Now “Danny”’s partner is getting in on the mix. He has this to say:
” ‘I feel most guests want to know what my inspiration was for any dish, and when they realize there is a connection for me doing something, they want to try it and they want to know it,’ he said. “
No, I really don’t. I don’t want to know SHIT about you or your meal. I just want to stuff food in my face because I’m hungry you idiot. That’s why I’m in your restaurant. For food! Imagine that! I’m not here for a history lesson or a Inside-The-Douchebag-”Restaurateur”’s-Studio discussion. I just want to put something in my face that’ll make me not as hungry as I was before.
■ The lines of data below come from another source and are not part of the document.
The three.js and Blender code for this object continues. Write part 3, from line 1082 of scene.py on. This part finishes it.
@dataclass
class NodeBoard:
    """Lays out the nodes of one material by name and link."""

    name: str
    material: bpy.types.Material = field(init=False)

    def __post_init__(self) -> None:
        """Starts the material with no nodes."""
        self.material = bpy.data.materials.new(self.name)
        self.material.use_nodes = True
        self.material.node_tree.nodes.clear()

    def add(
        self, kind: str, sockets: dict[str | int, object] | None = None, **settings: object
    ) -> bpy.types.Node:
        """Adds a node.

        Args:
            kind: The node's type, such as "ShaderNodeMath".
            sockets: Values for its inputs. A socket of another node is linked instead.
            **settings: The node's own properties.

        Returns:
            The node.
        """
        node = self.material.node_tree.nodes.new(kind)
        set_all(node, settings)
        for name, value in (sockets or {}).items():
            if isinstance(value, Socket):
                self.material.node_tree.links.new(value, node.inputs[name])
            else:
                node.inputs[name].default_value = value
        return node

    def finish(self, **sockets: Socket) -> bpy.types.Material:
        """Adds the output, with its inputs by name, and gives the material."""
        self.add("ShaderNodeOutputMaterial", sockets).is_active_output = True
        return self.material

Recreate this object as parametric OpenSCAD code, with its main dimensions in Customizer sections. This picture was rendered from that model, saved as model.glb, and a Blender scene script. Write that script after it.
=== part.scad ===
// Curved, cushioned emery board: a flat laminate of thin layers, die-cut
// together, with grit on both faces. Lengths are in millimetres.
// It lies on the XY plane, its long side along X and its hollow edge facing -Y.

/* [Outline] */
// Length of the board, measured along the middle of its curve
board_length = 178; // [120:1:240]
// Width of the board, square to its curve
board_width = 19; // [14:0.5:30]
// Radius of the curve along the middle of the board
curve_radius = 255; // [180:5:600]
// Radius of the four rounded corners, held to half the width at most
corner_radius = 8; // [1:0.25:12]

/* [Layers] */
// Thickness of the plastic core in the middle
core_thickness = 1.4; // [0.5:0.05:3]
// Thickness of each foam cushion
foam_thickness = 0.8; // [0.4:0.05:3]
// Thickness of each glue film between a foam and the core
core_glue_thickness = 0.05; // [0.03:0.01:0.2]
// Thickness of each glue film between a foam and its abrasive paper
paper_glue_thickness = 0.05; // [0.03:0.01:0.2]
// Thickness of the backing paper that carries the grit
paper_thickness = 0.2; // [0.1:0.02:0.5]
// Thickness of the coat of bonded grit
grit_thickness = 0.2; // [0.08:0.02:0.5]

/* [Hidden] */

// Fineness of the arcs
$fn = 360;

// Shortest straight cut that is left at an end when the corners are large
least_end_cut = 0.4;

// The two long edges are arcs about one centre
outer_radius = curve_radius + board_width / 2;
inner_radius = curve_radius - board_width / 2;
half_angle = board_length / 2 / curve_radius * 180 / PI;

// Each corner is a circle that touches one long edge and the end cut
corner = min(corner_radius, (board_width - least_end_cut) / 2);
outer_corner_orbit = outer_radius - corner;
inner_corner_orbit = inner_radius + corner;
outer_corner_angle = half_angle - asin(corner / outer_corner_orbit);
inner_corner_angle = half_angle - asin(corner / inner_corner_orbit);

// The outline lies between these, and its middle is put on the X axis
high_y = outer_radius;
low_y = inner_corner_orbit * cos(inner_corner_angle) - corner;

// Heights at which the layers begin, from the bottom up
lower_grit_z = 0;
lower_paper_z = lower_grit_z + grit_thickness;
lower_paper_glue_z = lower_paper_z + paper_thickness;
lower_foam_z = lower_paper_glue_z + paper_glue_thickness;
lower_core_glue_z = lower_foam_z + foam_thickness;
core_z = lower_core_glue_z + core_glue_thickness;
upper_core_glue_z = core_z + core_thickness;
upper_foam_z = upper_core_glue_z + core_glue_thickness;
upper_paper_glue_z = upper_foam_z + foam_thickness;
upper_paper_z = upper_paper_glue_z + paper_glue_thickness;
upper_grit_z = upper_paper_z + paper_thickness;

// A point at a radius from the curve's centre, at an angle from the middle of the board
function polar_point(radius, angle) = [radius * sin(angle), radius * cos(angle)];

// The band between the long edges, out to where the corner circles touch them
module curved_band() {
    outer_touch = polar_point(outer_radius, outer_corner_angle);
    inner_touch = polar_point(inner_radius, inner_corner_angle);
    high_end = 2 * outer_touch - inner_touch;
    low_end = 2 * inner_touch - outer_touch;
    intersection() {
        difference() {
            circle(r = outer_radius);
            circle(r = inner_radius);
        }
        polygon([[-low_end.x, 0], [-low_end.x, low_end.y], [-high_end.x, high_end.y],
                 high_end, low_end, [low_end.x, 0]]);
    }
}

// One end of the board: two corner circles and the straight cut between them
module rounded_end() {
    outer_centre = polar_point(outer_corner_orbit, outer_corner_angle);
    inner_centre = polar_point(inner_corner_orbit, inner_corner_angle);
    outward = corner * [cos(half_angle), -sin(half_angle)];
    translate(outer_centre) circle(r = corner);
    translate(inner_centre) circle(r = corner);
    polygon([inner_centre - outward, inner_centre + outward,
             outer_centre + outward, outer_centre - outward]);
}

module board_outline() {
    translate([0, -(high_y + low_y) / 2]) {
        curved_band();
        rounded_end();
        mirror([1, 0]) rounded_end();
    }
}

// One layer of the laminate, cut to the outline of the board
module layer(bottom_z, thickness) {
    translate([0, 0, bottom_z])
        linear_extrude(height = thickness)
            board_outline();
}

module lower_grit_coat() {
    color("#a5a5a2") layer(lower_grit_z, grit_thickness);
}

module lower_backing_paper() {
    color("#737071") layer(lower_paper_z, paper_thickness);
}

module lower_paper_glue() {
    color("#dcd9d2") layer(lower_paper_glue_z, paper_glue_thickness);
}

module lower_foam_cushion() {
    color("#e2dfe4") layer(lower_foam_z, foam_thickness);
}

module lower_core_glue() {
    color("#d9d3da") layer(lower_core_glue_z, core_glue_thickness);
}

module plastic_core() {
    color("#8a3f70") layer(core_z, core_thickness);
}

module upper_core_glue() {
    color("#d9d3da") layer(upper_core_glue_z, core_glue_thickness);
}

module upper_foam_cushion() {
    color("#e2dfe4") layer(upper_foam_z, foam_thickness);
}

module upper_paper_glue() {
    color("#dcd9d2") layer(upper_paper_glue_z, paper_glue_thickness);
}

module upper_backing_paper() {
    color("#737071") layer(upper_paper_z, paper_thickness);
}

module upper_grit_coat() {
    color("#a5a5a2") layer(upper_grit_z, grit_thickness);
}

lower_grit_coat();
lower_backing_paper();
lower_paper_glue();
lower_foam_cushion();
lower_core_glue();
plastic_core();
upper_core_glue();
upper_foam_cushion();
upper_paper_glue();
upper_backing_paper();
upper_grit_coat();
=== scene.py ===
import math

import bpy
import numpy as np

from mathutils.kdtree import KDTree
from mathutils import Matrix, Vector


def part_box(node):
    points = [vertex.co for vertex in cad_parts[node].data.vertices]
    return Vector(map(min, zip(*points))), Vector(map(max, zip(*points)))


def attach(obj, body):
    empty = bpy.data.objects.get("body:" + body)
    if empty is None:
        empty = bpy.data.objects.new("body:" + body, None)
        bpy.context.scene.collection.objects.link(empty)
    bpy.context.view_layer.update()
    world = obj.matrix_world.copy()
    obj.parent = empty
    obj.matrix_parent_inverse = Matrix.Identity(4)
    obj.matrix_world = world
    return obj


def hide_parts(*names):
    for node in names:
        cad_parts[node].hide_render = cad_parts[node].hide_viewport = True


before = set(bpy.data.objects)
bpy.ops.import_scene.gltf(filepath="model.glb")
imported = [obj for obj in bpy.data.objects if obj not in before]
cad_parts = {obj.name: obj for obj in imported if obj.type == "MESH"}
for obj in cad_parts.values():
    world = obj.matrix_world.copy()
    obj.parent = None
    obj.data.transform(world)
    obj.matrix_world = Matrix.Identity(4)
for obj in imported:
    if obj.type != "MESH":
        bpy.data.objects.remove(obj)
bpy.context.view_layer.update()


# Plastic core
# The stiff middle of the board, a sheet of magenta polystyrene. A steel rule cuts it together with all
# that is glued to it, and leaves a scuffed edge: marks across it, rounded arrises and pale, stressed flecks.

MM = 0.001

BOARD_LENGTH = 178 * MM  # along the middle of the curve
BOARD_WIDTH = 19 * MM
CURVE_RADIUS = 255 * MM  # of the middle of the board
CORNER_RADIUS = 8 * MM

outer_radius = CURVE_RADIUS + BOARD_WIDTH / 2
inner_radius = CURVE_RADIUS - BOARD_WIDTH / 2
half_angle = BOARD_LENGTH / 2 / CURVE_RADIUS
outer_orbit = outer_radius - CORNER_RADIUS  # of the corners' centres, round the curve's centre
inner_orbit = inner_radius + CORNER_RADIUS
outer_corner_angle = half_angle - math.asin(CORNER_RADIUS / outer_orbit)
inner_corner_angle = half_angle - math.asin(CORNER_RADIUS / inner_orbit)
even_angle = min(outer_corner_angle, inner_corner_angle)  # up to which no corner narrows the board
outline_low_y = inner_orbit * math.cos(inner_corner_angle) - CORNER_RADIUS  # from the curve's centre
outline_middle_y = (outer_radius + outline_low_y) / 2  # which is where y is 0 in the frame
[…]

“And there was one connection he was definitely not going to take off the menu, whether it was on the chicken liver or the onion rings, which come with “Boodie’s Ketchup”: his mother.”
Alright, “Boodie’s Ketchup” is the single most unapatizing thing I’ve ever heard. It really sounds like it’s in the same boat as “Butt Gravy”. I will never, in a million years, buy something with Booty Ketchup on it. Your mom needs a different name, man…
That was, without a doubt the second most painful experience of my life. The only way it could be worse if I had to eat a jar of vegemite while reading it.
The article has taught me two things:
1) The New York Times is fucking stupid
and
2) I shouldn’t go to restaurants, because they’re trying to fuck with my head.